Team 18 to compete independently of Triple Eight in Gen3

The #20 Team 18 Gen3 Chevrolet Camaro. Picture: Shaun Tanner

The #20 Team 18 Gen3 Chevrolet Camaro. Picture: Shaun Tanner

Team 18 has gone independent for the first Gen3 season of Supercars competition after several years in an alliance with Triple Eight Race Engineering.

The Charlie Schwerkolt-owned squad fielded Triple Eight-built Commodores from 2016 to last year, and began a new customer relationship with the General Motors homologation team in 2019.

For the start of the Gen3 era, however, Team 18 has built its own Chevrolet Camaros, codenamed T18-001 and T18-002, and now it has decided that it will run them without sharing data with another competitor.

“We’re doing our own thing now; we didn’t renew that technical alliance,” Team Manager Bruin Beasley told

“We’ve got some really clever guys and at some point you’ve got to step up, stand up, and do what you think’s the best longer term.”

“It’s a good opportunity; a new [specification of] car and we’ve built them ourselves in-house,” he added.

“We’ve got really smart people that have done this thing for a long time, so sometimes we’ve just got to have a crack.

“Everything we’ve ever done, we’ve done our own thing and it’s worked out.

“There’s going to be peaks and troughs this year; yeah, we’re going to get it wrong, but other times hopefully we get it right and we did it our way.”

The premise of Gen3 means that a Team 18 Camaro should, in theory, be identical to a Triple Eight Camaro or indeed any other Camaro in the field.

On one hand, there is arguably therefore less to be gained from an alliance with the championship-winning squad given there is no (relative) exclusivity over hardware.

On the other hand, with Gen3 being a brand-new proposition on the race track, there is scope for gains from pooling data, as an ongoing alliance with Triple Eight would entail.

Ford team owner Stephen Grove, for example, is of the view that the homologation teams and four-car outfits will have an advantage in the early phase of the 2023 Repco Supercars Championship because of their wealth of data.

Beasley’s perspective is, “The old-fashioned driver is still going to go better than the other one, so if you’ve got a really good driver and a good basic package, that’s still going to win races.

“You can look at squiggly lines as much as you like, but if the other driver does a better job, the squiggly lines aren’t going to help you.”

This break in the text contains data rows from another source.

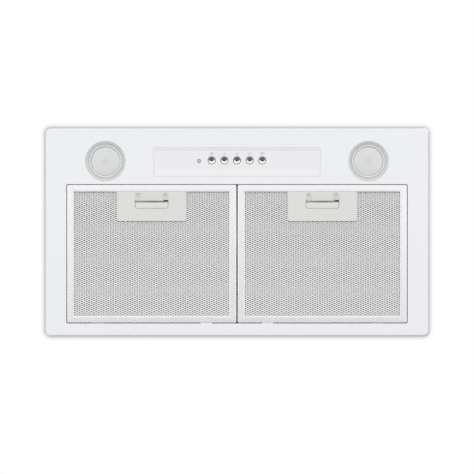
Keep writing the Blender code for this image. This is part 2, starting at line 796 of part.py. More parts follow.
def make_wiring():
    low = HOUSE_TOP + GAP
    terminal = box(
        "terminal_box", (-195 * MM, -112 * MM, low), (-115 * MM, -62 * MM, low + 24 * MM),
        "grey_plastic"
    )
    cut(terminal, box(
        "terminal_hollow", (-193 * MM, -110 * MM, low + 2 * MM),
        (-117 * MM, -64 * MM, low + 30 * MM)
    ))
    cut(terminal, cylinder(
        "terminal_lead_hole", (-150 * MM, -82 * MM, low), 5 * MM, 8 * MM, sides=16
    ))
    cut(terminal, cylinder(
        "gland_hole", (-116 * MM, -87 * MM, low + 12 * MM), 6.3 * MM, 8 * MM, "X", sides=24
    ))
    box(
        "terminal_cover", (-196 * MM, -113 * MM, low + 24 * MM + GAP),
        (-114 * MM, -61 * MM, low + 26.5 * MM), "grey_plastic"
    )
    turned(
        "cable_gland",
        [(7.5 * MM, 15 * MM), (9.5 * MM, 13 * MM), (9.5 * MM, GAP), (6.0 * MM, GAP),
         (6.0 * MM, -6 * MM), (4.0 * MM, -6 * MM), (4.0 * MM, 15 * MM)],
        (-115 * MM, -87 * MM, low + 12 * MM), "X", "black_plastic", 24
    )
    for side, sign in both_sides():
        start = 44.8 * MM if sign > 0 else -56.8 * MM
        wire("lamp_lead_" + side, [
            (sign * LAMP_X, LAMP_Y, 34.6 * MM), (sign * LAMP_X, LAMP_Y, 39 * MM),
            (sign * (LAMP_X - 7 * MM), LAMP_Y + 2 * MM, 44 * MM),
            (sign * (LAMP_X - 28 * MM), LAMP_Y + 5 * MM, 38 * MM),
            (sign * 100 * MM, -84 * MM, 22 * MM), (sign * 72 * MM, -88 * MM, 15 * MM),
            (start, -90 * MM, 14 * MM),
        ], 4 * MM, "cable_grey", 3)
    wire("motor_lead", [
        (20 * MM, -59.6 * MM, 92 * MM), (20 * MM, -72 * MM, 93 * MM),
        (20 * MM, -87 * MM, 80 * MM), (20 * MM, -90 * MM, 56 * MM),
        (20 * MM, -91 * MM, 36 * MM), (20 * MM, -92 * MM, 20.4 * MM),
    ], 6 * MM, "cable_grey", 4)
    wire("supply_lead", [
        (-40 * MM, -92 * MM, 20.4 * MM), (-44 * MM, -92 * MM, 32 * MM),
        (-80 * MM, -97 * MM, 44 * MM), (-130 * MM, -93 * MM, 40 * MM),
        (-150 * MM, -90 * MM, 52 * MM), (-150 * MM, -90 * MM, 80 * MM),
        (-152 * MM, -86 * MM, 120 * MM), (-150 * MM, -82 * MM, 160 * MM),
        (-150 * MM, -82 * MM, 182 * MM),
    ], 6 * MM, "cable_grey", 4)


rotor_pivot = pivot("rotor_axis", (0, FAN_Y, FAN_Z))
make_bezel()
make_controls()
for lamp_side, lamp_sign in both_sides():
    make_lamp(lamp_side, lamp_sign)
for filter_side, filter_sign in both_sides():
    make_filter(filter_side, filter_sign)
make_housing()
make_blower()
make_outlet()
make_wiring()
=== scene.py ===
# %% [markdown]
# # A built-in range hood, made around a fixed frame
# The frame holds the hood's real parts at their real size. This script gives each of them its
# finished shape and its finish: the rolled filter frames and their expanded metal, the dished
# push buttons, the lamps, the galvanised air chamber and the blower inside it.

# %% Load the frame
import math

import bmesh
import bpy
from mathutils import Matrix, Vector


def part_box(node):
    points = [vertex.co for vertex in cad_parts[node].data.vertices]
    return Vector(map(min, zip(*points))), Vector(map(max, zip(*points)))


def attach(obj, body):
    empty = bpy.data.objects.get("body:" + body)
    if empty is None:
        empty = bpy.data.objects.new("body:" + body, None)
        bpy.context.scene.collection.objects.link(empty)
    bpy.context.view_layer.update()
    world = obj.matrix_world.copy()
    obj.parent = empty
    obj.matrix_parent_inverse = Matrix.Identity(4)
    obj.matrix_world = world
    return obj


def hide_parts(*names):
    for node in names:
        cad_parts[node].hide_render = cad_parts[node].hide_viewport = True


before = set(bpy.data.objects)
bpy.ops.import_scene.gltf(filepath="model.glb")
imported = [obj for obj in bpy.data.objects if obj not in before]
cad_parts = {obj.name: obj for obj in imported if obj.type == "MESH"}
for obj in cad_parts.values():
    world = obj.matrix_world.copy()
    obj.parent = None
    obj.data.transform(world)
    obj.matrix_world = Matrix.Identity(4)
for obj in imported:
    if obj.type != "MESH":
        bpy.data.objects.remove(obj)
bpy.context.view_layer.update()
MM = 0.001
SIDES = (("left", -1), ("right", 1))
SIDE_AXIS = {-1: "-X", 1: "X"}
print("frame loaded:", len(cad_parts), "nodes")

# %% [markdown]
# ## Camera
# The hood is looked at from straight below, with the controls at the top of the view. A long lens
# far away keeps the sides of the rim out of sight.

# %% Camera
VIEW_WIDTH = 606.6 * MM  # how much the view covers from left to right at the face
LENS = 110.0
SENSOR = 36.0
LOOK_AT_Y = 6.35 * MM  # the hood hangs a little above the middle of the view

camera_data = bpy.data.cameras.new("camera")
camera_data.lens = LENS
camera_data.sensor_width = SENSOR
camera_data.clip_end = 50
camera = bpy.data.objects.new("camera", camera_data)
camera.location = (0, LOOK_AT_Y, -VIEW_WIDTH * LENS / SENSOR)
camera.rotation_euler = (math.pi, 0, 0)
bpy.context.scene.collection.objects.link(camera)
bpy.context.scene.camera = camera
bpy.context.scene.view_settings.view_transform = "Standard"
print("camera distance:", round(-camera.location.z, 3), "m")

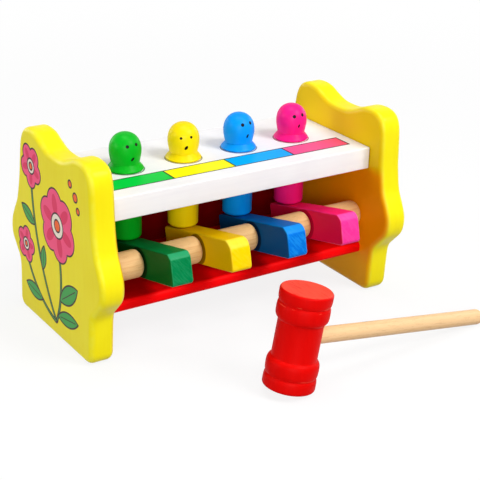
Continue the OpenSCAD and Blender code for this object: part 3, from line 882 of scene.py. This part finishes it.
def malletProfile():
    radius = mallet["radius"]
    half = mallet["half"]
    rim = mallet["rim"]
    groove = mallet["groove"]
    waist = radius - mallet["waist"]
    ridge = half - mallet["endLobe"]
    inner = mallet["innerLobe"]
    made = [(0, half), (radius - rim - mallet["rimFlat"], half)]
    made += arc((radius - rim, half - rim), rim, 90, 0, 8)
    made += [(radius - groove * s, ridge + mallet["endLobe"] * t) for t, s in mallet["endShares"]]
    made += [(radius - groove * s, ridge - inner * t) for t, s in mallet["innerShares"]]
    made += [(radius - waist * s, ridge - inner * t) for t, s in mallet["waistShares"]]
    return made + [(r, -h) for r, h in made[::-1]]


def wornAndSheenedHead(tree, place, colour):   # paint chips on the ridges, partly a painted highlight, and a striking face painted lighter as a sheen as well as wear, with brush marks
    wearAndSheen = mallet["wearAndSheen"]
    local = tree.add("ShaderNodeMapping", {"vector_type": "TEXTURE"}, {
        "Vector": place, "Location": malletPlace.translation, "Rotation": malletPlace.to_euler()})
    _, _, z = tree.split(local)
    height = abs(z) / mm
    ridge = abs(height - (mallet["half"] - mallet["endLobe"]))
    chips = tree.noise(tree.stretch(local, wearAndSheen["chips"]), 1.0, 4.0, 0.6)
    chips = tree.inside(chips, wearAndSheen["chipEdge"], wearAndSheen["chipSoft"])
    chipsAndHighlight = tree.inside(abs(ridge - wearAndSheen["reach"]), wearAndSheen["wide"], wearAndSheen["soft"]) * chips
    colour = tree.mix(chipsAndHighlight * wearAndSheen["share"], colour, paintTone(*wearAndSheen["ridge"]))
    sweep = tree.noise(tree.stretch(local, wearAndSheen["sweep"]), 1.0, 4.0, 0.7)
    swept = tree.inside(sweep, wearAndSheen["sweepEdge"], wearAndSheen["sweepSoft"])
    sheenAndScuffs = tree.mix(swept * wearAndSheen["share"], paintTone(*wearAndSheen["face"]), paintTone(*wearAndSheen["scuff"]))
    endFace = tree.inside(mallet["half"] - height, wearAndSheen["faceDeep"], wearAndSheen["faceSoft"])
    return tree.mix(endFace * wearAndSheen["faceShare"], colour, sheenAndScuffs)


def handleProfile():
    tip = mallet["tip"]
    rod = mallet["handle"]
    reach = mallet["reach"] - mallet["tipShy"]   # a hair inside the solid's box
    made = [(0, -mallet["inset"]), (rod, -mallet["inset"])]
    return made + arc((rod - tip, reach - tip), tip, 0, 90, 8) + [(0, reach)]


headPaint = paint("malletPaint", mallet["look"], wornAndSheenedHead)
head = turned("malletHead", malletProfile(), headPaint, malletPlace, mallet["sides"], mallet["crease"])
finishPiece(head, headPaint, "mallet", "mallet_head")
handleWood = bareWood("handleWood", {**woodLook, **mallet["handleLook"],
                                     "turn": (0, -lean, -math.radians(mallet["turn"]))})
handlePlace = malletPlace @ Matrix.Rotation(quarterTurn, 4, "Y")
handle = turned("malletHandle", handleProfile(), handleWood, handlePlace)
finishPiece(handle, handleWood, "mallet", "mallet_handle")
print("mallet")


# Floor, light and camera

studio = {"floorSize": 12, "ambient": 0.04, "floorBounce": 0.32, "floorSeen": 0.96, "floorKept": 0.85,
          "nearFloor": 0.25, "farFloor": 0.9, "aim": 0.05,
          "lamps": {"key": {"at": (0.55, -1.0, 1.15), "size": 0.7, "power": 16},
                    "topFill": {"at": (0.0, 0.0, 1.6), "size": 1.0, "power": 10.2},
                    "frontFill": {"at": (-0.7, -1.35, 0.42), "size": 0.7, "power": 10.8},
                    "leftFill": {"at": (-1.55, 0.35, 0.45), "size": 0.7, "power": 7.0},
                    "rightFill": {"at": (1.6, 0.3, 0.3), "size": 0.7, "power": 6},
                    "backFill": {"at": (-0.6, 1.55, 0.35), "size": 0.7, "power": 5.5}}}
view = {"at": (-377.282, -601.114, 344.252), "turn": -33.6184, "tilt": 23.2723, "roll": 1.5799,
        "lens": 94.2165, "sensor": 36, "near": 0.05, "far": 40}


def seenAsWhite(tree, cameraShare=None):   # camera, mirror and glass rays meet plain white
    camera = tree.add("ShaderNodeLightPath", out="Is Camera Ray")
    straight = camera * cameraShare if cameraShare else camera
    seen = straight.most(camera.beside("Is Glossy Ray")).most(camera.beside("Is Transmission Ray"))
    return camera, seen


def makeFloor():
    material, tree, place = surface("floorWhite")
    # The shadow is kept near the toy
    kept = tree.between(tree.length(place), studio["nearFloor"], studio["farFloor"])
    camera, seen = seenAsWhite(tree, kept * (1 - studio["floorKept"]) + studio["floorKept"])
    pale = [(tone, tone, tone, 1) for tone in (studio["floorBounce"], studio["floorSeen"])]
    matt = tree.add("ShaderNodeBsdfDiffuse", None, {"Color": tree.mix(camera, *pale)})
    glow = tree.add("ShaderNodeEmission", None, {"Color": (1, 1, 1, 1), "Strength": 1.0})
    blended = tree.add("ShaderNodeMixShader", None, {0: seen, 1: matt, 2: glow})
    tree.add("ShaderNodeOutputMaterial", None, {"Surface": blended})
    half = studio["floorSize"] / 2
    mesh = bpy.data.meshes.new("floor")
    corners = [(-half, -half, 0), (half, -half, 0), (half, half, 0), (-half, half, 0)]
    mesh.from_pydata(corners, [], [(0, 1, 2, 3)])
    mesh.materials.append(material)
    floor = bpy.data.objects.new("floor", mesh)
    bpy.context.scene.collection.objects.link(floor)


def makeWorld():
    world = bpy.data.worlds.new("studioWhite")
    bpy.context.scene.world = world
    world.use_nodes = True
    world.node_tree.nodes.clear()
    tree = Tree(world.node_tree)
    _, seen = seenAsWhite(tree)
    light = tree.add("ShaderNodeBackground", None, {"Color": (1, 1, 1, 1), "Strength": studio["ambient"]})
    white = tree.add("ShaderNodeBackground", None, {"Color": (1, 1, 1, 1), "Strength": 1.0})
    blended = tree.add("ShaderNodeMixShader", None, {0: seen, 1: light, 2: white})
    tree.add("ShaderNodeOutputWorld", None, {"Surface": blended})


def makeLamps():
    target = Vector((benchX, benchY, studio["aim"]))
    for name, setting in studio["lamps"].items():
        lamp = bpy.data.lights.new(name, "AREA")
        lamp.shape = "DISK"
        lamp.size = setting["size"]
        lamp.energy = setting["power"]
        holder = bpy.data.objects.new(name, lamp)
        holder.location = target + Vector(setting["at"])
        holder.rotation_euler = (target - holder.location).to_track_quat("-Z", "Y").to_euler()
        bpy.context.scene.collection.objects.link(holder)


def makeCamera():
    camera = bpy.data.objects.new("camera", bpy.data.cameras.new("camera"))
    camera.data.sensor_width = view["sensor"]
    camera.data.lens = view["lens"]
    camera.data.clip_start = view["near"]
    camera.data.clip_end = view["far"]
    camera.matrix_world = (Matrix.Translation(benchPlace @ Vector(view["at"]))
                           @ Matrix.Rotation(math.radians(view["turn"]), 4, "Z")
                           @ Matrix.Rotation(math.radians(90 - view["tilt"]), 4, "X")
                           @ Matrix.Rotation(math.radians(view["roll"]), 4, "Z"))
    bpy.context.scene.collection.objects.link(camera)
    bpy.context.scene.camera = camera


makeFloor()
makeWorld()
makeLamps()
makeCamera()
bpy.context.scene.view_settings.view_transform = "Standard"
print("studio")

Team 18 will once again field Scott Pye and Mark Winterbottom as its full-time drivers, with the highly-experienced Richard Hollway as race engineer on the former’s #20 Camaro and Manuel Sanchez filling the corresponding position on Car #18 for a fourth year in row.

“We’ve got good drivers and we’ve got good engineers,” remarked Beasley.

“Yes, they’ve [Grove Racing] got more engineers; yes, they can probably look at more stuff and do more stuff; but sometimes keeping it simple works too.

“Our philosophy this year is to keep it as simple as we can, to learn as much as we can, to do as good a job that we can, so I think it’ll work out okay.”

Team 18 completed its second pre-season test day at Winton yesterday, with Beasley reporting, “We lost a bit of time [in the] morning because we had a slight issue but it wasn’t anything major.

“We probably just lost half an hour of running, but other than that, it was good.

“We did 120 laps or something [for Car #20; approximately 90 for Car #18] and went through everything, cycled through everything; no dramas.

“We tried a lot of stuff that we wanted to try and we are where we are now.”

The Thrifty Newcastle 500 takes place on March 10-12.